Eighty Pages, 20,055 Words Later I Weep...

in #steemiteducation6 years ago

I tried so hard!

weeps loudly

I tried so hard to finish!

weeps a little less loudly

But I just couldn't do it!

sniffles then blows nose

I've spent the last three days locked in my bedroom trying to finish my dissertation. I had a goal of finishing a completed first draft by the end of Monday. I wrote 34 more pages...nine on Saturday, ten on Sunday, and I knocked out fifteen on Monday. I tapped out at 80 completed pages, six chapters, with a word count of 20,055 words. I've never written something this big before in my entire life!

My brain is fried. My ass is killing me. I sat and wrote for three days. My back and entire body are stiff from lack of movement. I feel like an old woman. I don't know how much longer this thing is gonna be but I'm nearing the end. I can see the end but I still feel there is more to say.

After 3 days locked in my room I went to see my lovely 9 ft tall sunflower....it died! weeps

IMG_7407.JPG

I guess growing such a large plant in a container garden didn't provide it with what it needed to thrive. At least I got to see it grow huge and pretty for a moment in time.

I deleted my entire five page introduction and rewrote it. I realized it contained junk from a previous draft that were no longer included. I couldn't fix it so I deleted it and rewrote it. I went through the first three chapters and did corrections where I saw flaws. And then I wrote 30 brand new pages in the last two chapters.

When you write a dissertation the two most important chapters are your results where you talk about the data you collected and the results you found and the discussion chapter where you make sense and explain what your findings mean. I've struggled for a long time to even start these two chapters. In Sociology you have to apply a theory someone else created to your analysis. My advisor picked my theory and I've been intimidated and overwhelmed with trying to figure out how to fit my work into someone elses theory.

But I finally got there. It took three days locked in a room by myself but I got my results and discussion written into a first draft. The discussion is about nine pages long but I feel like I need to say more to fully discuss my topic. I'd say I'll have another ten pages at the least written before all is said and done.

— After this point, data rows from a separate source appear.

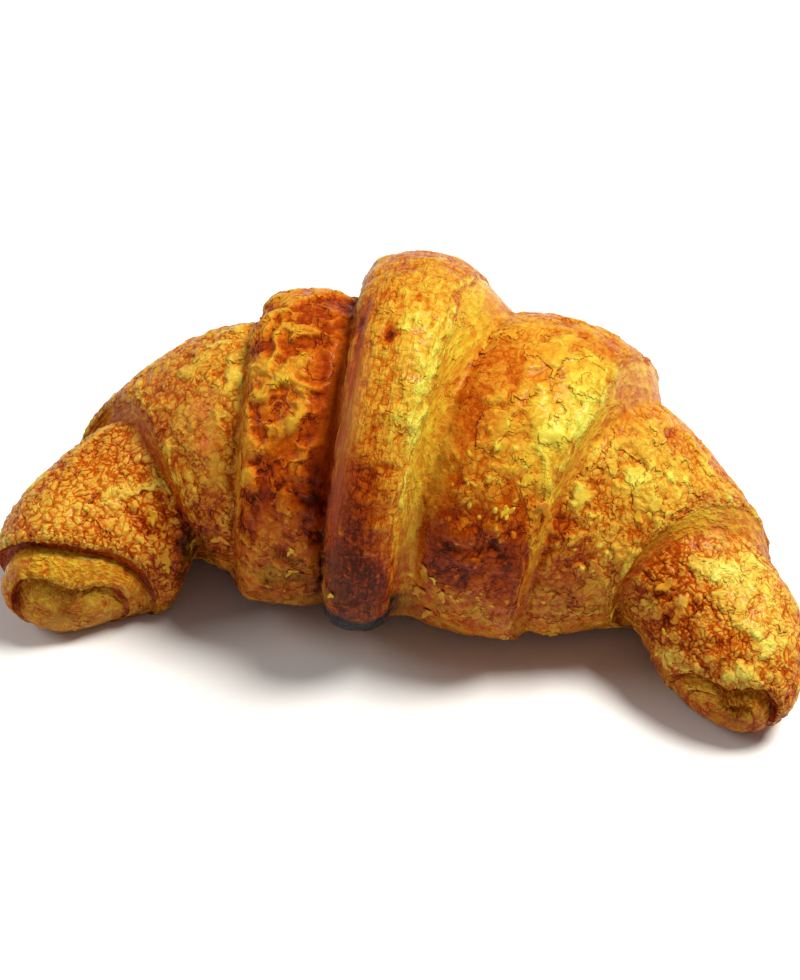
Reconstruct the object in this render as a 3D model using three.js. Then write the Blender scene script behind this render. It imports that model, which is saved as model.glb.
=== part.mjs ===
import * as THREE from 'three';

// A croissant: a tapering log of dough, bent into a crescent and wrapped in bands of dough.
// Each band ends in a lip, where the crust steps down to the next band.
// It lies on its flattened foot, with its horns towards -Y and +X to the right.
// A point of the crust is named by how far it lies along the crust from the middle, and by its
// angle round the log: 0 on the inner side of the crescent, 90 on top, 180 on the outer side.

// Driving dimensions, in millimetres and degrees

// The radius of the dough at places along the spine, from the left tip to the right tip
const LOG_RADII = [
  [-82, 15.6],
  [-70.5, 15.1],
  [-54, 18.8],
  [-36, 26.3],
  [-18, 31.4],
  [0, 34.4],
  [20.5, 33.7],
  [41.5, 29.3],
  [62, 19.5],
  [81, 14.9],
  [94, 13.3],
];

// Each arm of the crescent: the length of its spine, how far the spine has turned by the tip, how
// late it turns, and the length of the rounded end.
const LEFT_ARM = { side: -1, length: 82, turn: 112, lateness: 2.25, endLength: 13.6 };
const RIGHT_ARM = { side: 1, length: 94, turn: 101, lateness: 2.5, endLength: 16.8 };
const END_ROUNDNESS = 2.3;

// The section of the log: its width and the depth of its lower half as shares of the radius, how
// full the foot is, how much of it is flattened, and how much of its height the round end keeps.
const SECTION_WIDTH = 0.94;
const SECTION_DEPTH = 0.93;
const FOOT_FULLNESS = 0.85;
const FOOT_FLATTENING = 1.5;
const END_LIFT = 0.75;

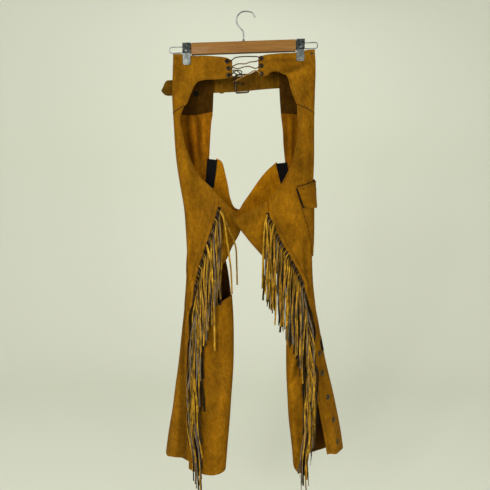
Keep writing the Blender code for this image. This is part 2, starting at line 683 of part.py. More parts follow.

I feel a large sense of disappointment I still have more to write. Writing six chapters and eighty pages worth of research is no easy task and I so wanted to feel the wind in my face and the thrill of freedom. I do acknowledge that I wrote 34 pages worth of academic writing in three days which is no easy task. I also feel a tingle of freedom knowing I got myself over the blockade of fear that existed in dealing with theoretical models. The end is near. I can feel it. It's just going to take a bit more dedication to get to the end and graduate.

I very much miss writing for fun as I write for academia. The style is so different. Writing for fun you have freedom to say or do what you want. In academia you have to use scholarly language and have to pause to cite sources in APA format. You have to stick to a set of standards and rules set by academia which can be boring and crushing for those wishing to have creativity. I might be around steemit a little more but for those who keep up with me I'll be disappearing off and on as I work on those final pages of the greatest writing challenge of my life.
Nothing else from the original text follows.